**Set problem**
Locate the line bearing "build_inner_walls()" in the material below, then reproduce it and each following line up to and including the line bearing "before = set(bpy.data.objects)".

**Material**
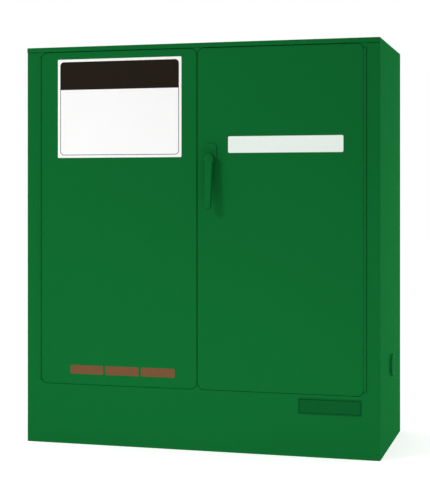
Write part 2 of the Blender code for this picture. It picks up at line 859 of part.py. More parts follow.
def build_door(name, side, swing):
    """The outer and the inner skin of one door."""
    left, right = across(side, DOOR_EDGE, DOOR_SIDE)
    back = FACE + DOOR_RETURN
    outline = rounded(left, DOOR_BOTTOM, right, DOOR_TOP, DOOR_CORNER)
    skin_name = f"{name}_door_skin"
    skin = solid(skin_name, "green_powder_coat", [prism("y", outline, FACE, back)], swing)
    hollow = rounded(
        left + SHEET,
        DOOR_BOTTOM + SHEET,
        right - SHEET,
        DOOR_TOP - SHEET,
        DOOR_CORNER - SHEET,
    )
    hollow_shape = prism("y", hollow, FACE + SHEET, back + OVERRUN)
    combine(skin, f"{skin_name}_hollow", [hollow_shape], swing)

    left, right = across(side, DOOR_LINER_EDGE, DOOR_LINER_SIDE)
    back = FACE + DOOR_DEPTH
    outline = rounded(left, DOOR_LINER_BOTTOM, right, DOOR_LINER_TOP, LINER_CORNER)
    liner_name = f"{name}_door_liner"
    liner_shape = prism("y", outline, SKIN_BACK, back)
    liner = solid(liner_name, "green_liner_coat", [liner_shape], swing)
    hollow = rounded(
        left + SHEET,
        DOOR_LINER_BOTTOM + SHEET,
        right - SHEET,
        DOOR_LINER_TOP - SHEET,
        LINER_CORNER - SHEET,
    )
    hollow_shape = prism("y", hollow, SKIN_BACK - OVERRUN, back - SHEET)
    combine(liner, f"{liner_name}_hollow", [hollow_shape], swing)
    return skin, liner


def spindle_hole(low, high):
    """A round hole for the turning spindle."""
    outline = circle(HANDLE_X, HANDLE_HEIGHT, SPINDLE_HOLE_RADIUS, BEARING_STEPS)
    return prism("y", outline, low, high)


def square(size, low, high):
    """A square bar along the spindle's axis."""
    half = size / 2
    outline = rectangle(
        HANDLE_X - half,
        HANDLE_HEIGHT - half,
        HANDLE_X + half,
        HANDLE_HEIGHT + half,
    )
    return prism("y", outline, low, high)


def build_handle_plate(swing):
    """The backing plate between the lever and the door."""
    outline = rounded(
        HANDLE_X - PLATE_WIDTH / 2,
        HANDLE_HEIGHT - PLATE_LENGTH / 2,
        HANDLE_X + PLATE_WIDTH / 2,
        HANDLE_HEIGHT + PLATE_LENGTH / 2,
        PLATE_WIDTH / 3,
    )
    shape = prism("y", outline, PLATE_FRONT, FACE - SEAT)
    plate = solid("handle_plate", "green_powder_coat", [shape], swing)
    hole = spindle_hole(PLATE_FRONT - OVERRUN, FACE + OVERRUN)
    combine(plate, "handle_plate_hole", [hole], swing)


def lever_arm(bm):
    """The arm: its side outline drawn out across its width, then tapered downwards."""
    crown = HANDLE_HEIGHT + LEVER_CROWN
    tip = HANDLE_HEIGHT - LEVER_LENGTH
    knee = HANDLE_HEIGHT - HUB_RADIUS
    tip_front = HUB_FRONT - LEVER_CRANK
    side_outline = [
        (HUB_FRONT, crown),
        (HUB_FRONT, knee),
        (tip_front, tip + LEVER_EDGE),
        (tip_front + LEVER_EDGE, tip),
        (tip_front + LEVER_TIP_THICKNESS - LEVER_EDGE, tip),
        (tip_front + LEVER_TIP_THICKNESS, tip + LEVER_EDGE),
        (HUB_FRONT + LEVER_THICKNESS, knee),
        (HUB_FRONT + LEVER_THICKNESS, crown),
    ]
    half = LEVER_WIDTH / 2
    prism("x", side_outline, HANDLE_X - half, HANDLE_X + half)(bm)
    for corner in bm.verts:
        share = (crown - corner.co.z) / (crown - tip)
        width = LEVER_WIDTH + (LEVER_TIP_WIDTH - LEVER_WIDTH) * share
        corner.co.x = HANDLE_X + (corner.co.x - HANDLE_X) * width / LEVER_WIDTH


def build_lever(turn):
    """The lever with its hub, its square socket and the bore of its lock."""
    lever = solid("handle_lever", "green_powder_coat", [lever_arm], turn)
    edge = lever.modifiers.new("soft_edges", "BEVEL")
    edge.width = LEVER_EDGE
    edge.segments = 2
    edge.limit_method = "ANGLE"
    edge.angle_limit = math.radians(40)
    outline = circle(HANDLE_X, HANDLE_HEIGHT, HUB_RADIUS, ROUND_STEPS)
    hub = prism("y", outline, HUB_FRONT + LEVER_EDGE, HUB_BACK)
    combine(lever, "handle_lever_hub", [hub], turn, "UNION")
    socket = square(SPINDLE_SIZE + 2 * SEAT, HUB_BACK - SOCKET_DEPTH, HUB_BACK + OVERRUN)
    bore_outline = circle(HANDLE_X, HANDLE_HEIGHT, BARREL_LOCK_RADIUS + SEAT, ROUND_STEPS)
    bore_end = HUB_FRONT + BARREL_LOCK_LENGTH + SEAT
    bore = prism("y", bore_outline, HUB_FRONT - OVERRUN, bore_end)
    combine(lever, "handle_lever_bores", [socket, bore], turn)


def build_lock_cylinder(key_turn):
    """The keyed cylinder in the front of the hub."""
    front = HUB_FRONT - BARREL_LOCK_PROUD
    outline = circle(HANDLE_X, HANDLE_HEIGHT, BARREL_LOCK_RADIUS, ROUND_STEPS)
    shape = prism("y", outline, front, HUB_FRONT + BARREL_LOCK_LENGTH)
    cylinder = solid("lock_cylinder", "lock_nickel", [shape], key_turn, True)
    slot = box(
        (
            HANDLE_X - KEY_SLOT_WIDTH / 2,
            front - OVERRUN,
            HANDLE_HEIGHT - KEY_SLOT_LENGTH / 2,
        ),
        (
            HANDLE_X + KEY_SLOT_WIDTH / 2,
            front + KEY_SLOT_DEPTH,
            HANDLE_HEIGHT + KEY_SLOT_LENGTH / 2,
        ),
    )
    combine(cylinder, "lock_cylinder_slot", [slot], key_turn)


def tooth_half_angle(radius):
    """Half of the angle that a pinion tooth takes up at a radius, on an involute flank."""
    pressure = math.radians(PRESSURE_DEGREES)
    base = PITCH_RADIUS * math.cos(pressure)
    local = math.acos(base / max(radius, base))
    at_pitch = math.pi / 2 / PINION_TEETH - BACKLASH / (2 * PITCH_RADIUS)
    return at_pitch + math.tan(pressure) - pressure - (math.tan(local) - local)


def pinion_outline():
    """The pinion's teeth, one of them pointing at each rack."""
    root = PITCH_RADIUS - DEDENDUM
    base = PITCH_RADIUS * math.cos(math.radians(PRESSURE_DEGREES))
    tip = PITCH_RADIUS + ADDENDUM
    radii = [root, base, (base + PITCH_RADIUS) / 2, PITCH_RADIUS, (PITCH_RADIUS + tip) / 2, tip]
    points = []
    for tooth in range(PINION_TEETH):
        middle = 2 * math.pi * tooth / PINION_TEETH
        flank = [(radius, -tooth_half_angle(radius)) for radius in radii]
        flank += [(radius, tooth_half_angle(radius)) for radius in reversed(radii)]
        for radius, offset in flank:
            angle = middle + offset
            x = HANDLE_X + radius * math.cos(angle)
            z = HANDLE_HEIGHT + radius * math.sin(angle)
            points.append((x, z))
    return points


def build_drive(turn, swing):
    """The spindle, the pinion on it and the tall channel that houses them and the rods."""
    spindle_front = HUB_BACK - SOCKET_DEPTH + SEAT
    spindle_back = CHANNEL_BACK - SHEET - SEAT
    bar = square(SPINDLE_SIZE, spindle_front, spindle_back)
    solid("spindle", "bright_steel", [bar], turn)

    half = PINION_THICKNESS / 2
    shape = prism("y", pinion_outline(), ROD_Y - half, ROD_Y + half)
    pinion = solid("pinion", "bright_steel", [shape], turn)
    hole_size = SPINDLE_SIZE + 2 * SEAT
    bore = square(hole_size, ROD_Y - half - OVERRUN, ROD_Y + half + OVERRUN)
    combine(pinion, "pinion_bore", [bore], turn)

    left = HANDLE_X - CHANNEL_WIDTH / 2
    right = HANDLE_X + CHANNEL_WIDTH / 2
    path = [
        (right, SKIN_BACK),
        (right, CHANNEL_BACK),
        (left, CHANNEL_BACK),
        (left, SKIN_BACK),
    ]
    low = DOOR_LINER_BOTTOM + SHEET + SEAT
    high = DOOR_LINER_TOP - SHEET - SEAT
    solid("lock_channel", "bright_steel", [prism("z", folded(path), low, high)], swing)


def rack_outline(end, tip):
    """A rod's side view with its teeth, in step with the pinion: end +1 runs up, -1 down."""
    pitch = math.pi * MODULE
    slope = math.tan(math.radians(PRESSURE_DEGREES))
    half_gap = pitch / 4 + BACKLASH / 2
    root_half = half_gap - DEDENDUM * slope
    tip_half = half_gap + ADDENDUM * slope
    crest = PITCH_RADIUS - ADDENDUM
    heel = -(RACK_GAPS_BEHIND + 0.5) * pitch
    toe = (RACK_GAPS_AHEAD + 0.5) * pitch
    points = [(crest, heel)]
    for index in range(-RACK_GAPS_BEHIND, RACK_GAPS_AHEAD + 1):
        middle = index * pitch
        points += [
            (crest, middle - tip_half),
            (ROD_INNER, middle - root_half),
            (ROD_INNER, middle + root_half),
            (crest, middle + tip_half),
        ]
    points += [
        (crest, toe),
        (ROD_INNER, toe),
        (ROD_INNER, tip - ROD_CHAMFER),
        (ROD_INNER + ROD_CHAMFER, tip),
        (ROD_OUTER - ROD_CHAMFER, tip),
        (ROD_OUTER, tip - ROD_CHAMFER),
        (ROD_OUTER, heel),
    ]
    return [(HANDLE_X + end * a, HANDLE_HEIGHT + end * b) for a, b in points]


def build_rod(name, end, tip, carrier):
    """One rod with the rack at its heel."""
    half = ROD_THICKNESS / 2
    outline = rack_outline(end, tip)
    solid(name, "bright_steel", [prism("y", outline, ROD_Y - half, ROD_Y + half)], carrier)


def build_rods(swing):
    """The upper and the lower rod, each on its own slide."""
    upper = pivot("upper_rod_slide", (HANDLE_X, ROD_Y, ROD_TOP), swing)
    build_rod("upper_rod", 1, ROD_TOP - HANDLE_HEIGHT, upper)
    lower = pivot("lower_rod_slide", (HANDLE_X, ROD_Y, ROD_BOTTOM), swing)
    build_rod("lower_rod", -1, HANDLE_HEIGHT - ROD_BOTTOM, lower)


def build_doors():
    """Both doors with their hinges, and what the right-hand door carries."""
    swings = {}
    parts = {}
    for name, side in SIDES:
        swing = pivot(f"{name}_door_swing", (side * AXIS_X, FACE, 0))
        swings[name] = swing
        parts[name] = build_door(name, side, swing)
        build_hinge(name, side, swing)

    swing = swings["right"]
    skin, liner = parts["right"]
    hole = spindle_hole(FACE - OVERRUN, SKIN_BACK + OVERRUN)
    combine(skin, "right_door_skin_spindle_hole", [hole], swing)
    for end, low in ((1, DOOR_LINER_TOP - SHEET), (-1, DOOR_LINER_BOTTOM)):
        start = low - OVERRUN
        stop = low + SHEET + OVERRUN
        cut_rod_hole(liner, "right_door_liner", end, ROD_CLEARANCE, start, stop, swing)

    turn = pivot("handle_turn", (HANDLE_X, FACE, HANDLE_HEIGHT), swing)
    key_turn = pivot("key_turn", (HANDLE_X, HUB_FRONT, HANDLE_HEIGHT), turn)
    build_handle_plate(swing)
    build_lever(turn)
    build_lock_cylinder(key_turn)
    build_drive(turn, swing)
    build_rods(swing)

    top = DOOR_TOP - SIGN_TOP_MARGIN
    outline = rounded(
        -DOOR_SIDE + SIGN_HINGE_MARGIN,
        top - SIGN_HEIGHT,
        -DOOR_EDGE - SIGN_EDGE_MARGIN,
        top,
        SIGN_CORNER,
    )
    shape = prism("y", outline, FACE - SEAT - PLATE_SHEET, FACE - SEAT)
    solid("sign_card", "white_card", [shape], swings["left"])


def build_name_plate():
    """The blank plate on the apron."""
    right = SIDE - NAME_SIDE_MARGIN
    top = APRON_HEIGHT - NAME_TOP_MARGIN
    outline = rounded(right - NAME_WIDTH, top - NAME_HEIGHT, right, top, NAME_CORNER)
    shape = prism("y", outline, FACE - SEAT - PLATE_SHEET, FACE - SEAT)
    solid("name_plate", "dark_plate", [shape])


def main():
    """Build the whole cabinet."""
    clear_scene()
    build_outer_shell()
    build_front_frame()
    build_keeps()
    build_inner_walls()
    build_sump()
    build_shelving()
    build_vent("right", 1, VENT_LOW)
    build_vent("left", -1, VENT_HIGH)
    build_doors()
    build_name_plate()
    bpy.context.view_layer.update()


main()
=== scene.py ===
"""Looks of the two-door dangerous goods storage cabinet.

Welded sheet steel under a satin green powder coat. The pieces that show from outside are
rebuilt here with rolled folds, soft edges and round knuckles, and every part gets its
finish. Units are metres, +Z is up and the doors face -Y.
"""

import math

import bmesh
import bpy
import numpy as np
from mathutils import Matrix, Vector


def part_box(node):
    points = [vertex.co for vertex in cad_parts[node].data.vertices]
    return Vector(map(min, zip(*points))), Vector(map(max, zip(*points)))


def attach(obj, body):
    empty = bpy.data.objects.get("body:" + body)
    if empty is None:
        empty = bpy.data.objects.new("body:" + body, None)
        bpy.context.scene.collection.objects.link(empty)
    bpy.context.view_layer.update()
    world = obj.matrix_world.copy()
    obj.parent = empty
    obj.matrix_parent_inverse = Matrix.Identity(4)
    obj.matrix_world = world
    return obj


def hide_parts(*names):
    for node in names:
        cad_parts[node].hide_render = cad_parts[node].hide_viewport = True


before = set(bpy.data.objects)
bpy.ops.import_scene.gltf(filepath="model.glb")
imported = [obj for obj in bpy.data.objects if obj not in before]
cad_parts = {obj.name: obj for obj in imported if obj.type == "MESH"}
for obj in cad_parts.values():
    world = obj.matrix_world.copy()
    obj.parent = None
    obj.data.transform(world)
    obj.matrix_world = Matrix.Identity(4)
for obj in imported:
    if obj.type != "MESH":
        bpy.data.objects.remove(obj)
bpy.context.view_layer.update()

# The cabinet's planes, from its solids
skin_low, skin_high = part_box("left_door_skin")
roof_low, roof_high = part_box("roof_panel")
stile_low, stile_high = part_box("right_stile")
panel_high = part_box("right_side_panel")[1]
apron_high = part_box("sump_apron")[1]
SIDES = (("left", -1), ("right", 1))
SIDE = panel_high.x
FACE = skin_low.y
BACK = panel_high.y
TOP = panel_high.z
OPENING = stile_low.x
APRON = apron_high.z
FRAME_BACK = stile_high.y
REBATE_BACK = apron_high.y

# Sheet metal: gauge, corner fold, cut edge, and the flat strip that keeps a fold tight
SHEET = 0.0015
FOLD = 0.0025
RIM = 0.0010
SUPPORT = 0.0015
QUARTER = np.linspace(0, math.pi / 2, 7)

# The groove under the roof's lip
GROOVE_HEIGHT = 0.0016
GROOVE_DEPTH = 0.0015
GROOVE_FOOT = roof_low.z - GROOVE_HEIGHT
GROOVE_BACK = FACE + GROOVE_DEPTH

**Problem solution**
    build_inner_walls()
    build_sump()
    build_shelving()
    build_vent("right", 1, VENT_LOW)
    build_vent("left", -1, VENT_HIGH)
    build_doors()
    build_name_plate()
    bpy.context.view_layer.update()


main()
=== scene.py ===
"""Looks of the two-door dangerous goods storage cabinet.

Welded sheet steel under a satin green powder coat. The pieces that show from outside are
rebuilt here with rolled folds, soft edges and round knuckles, and every part gets its
finish. Units are metres, +Z is up and the doors face -Y.
"""

import math

import bmesh
import bpy
import numpy as np
from mathutils import Matrix, Vector


def part_box(node):
    points = [vertex.co for vertex in cad_parts[node].data.vertices]
    return Vector(map(min, zip(*points))), Vector(map(max, zip(*points)))


def attach(obj, body):
    empty = bpy.data.objects.get("body:" + body)
    if empty is None:
        empty = bpy.data.objects.new("body:" + body, None)
        bpy.context.scene.collection.objects.link(empty)
    bpy.context.view_layer.update()
    world = obj.matrix_world.copy()
    obj.parent = empty
    obj.matrix_parent_inverse = Matrix.Identity(4)
    obj.matrix_world = world
    return obj


def hide_parts(*names):
    for node in names:
        cad_parts[node].hide_render = cad_parts[node].hide_viewport = True


before = set(bpy.data.objects)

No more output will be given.